Paul Urbain

Personal information
- Nationality: Belgian
- Born: 24 January 1957 (age 69) Jemappes, Belgium

Sport
- Sport: Field hockey

= Paul Urbain =

Belgian hockey player

Paul Urbain (born 24 January 1957) is a Belgian field hockey player. He competed in the men's tournament at the 1976 Summer Olympics.

==Personal life and work==
Urbain is married to the sister of his hockey teammate Robert Maroye, together they have 3 children.

Urbain is a lawyer in Belgium and was head of the bar from 2019 to 2021.

==Sport career==
===International career===
Urbain joined the Belgium men's national field hockey team in 1974 and played in 124 official games, some of them as team captain.

Urbain participated, amongst others:
- The Olympic Games (Montreal 1976)
- The world cup (Buenos Aires 1978)
- 2 intercontinental cups (Rome 1977 and Kuala Lumpur 1981)
- 2 European cups (Madrid 1974 and Amsterdam 1982)

===Club career===
Urbain played hockey in Belgium for R. Uccle Sport. With his team, he won 11 times the Belgian championship and 6 times the Belgian cup.

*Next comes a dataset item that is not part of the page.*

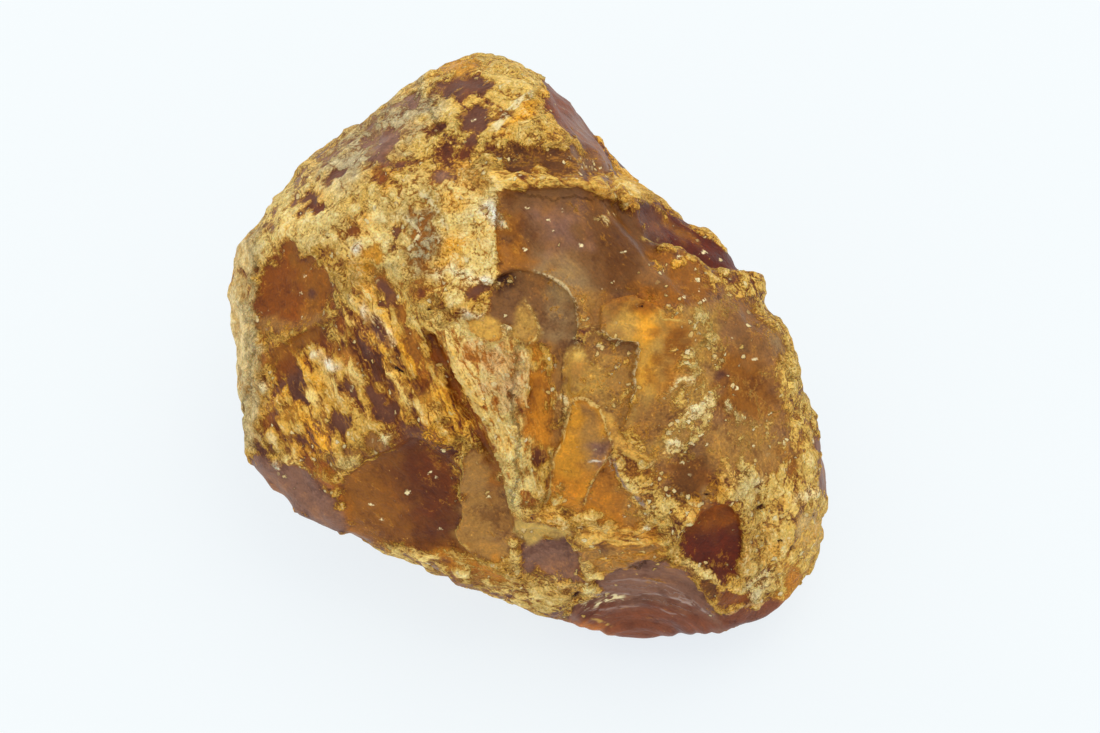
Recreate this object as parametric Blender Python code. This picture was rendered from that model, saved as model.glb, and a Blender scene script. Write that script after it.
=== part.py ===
"""A raw Baltic amber nugget, one solid, lying on the small flat spot that it rests on.

Units are metres and +Z is up. The origin is under the middle of the stone's box, on the surface
that it stands on, and +X runs along its longest axis.

The stone is described on a drawing, in millimetres: "across" runs to the right, "up" towards the
top, and "out" towards a reader who looks down on the stone from DRAWN_AZIMUTH and DRAWN_ELEVATION.
The broken faces give the main form, and the relief on the drawing gives what lies on it: windows
of bare amber, steps left by flakes, grooves, ribs, shell-like ripples and the lumps of the crust.
"""

import math
from collections import namedtuple

import bpy
import numpy as np
from mathutils import Vector, noise

MM = 0.001

# The drawing: where its reader stands.
DRAWN_AZIMUTH = 40.0
DRAWN_ELEVATION = 58.0
EYE_DISTANCE = 450.0
# The heart of the stone, which the drawing is centred on, in the part's own frame.
HEART = (-1.8, 2.3, 23.6)

# How sharply the broken faces meet. A higher power gives a harder edge.
EDGE_POWER = 34.0
# The faces round each other off, so they are set this much further out.
ROUNDING_ALLOWANCE = 1.018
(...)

He also played 3 finals of the Euro Hockey League: in Amsterdam in 1976, in London in 1977 and in Terrassa in 1984.

In 1983, Urbain won the golden stick as hockey player of the year.

==Olympic movement==
Urbain joined the Belgian Olympic Committee, involved in various roles from 1984 to 2013:
- member of the Athletes Commission (vice-president from 1984 to 1988 and president from 1988 to 1992)
- member of the Administration Board (elected in 1992 then reelected 4 times)
- member of different commissions such as the anti-doping commission, the Olympic athletes selection commission, the legal commission, the top sport commission
- twice deputy Chef de Mission at the Olympic Games (Sydney 2000 and Beijing 2008)
- 5 times Chef de Mission at the European Youth Olympic Festival (Lisbon 1997, Esbjerg 1999, Murcia 2001, Paris 2003 and Lignano 2005)
- founding member of the Belgian Olympians association
Urbain was carrying the Olympic flame during the Olympic torch relay ahead of the 2004 Athens Olympic Games, running with the flame in front of the Belgian Royal Palace.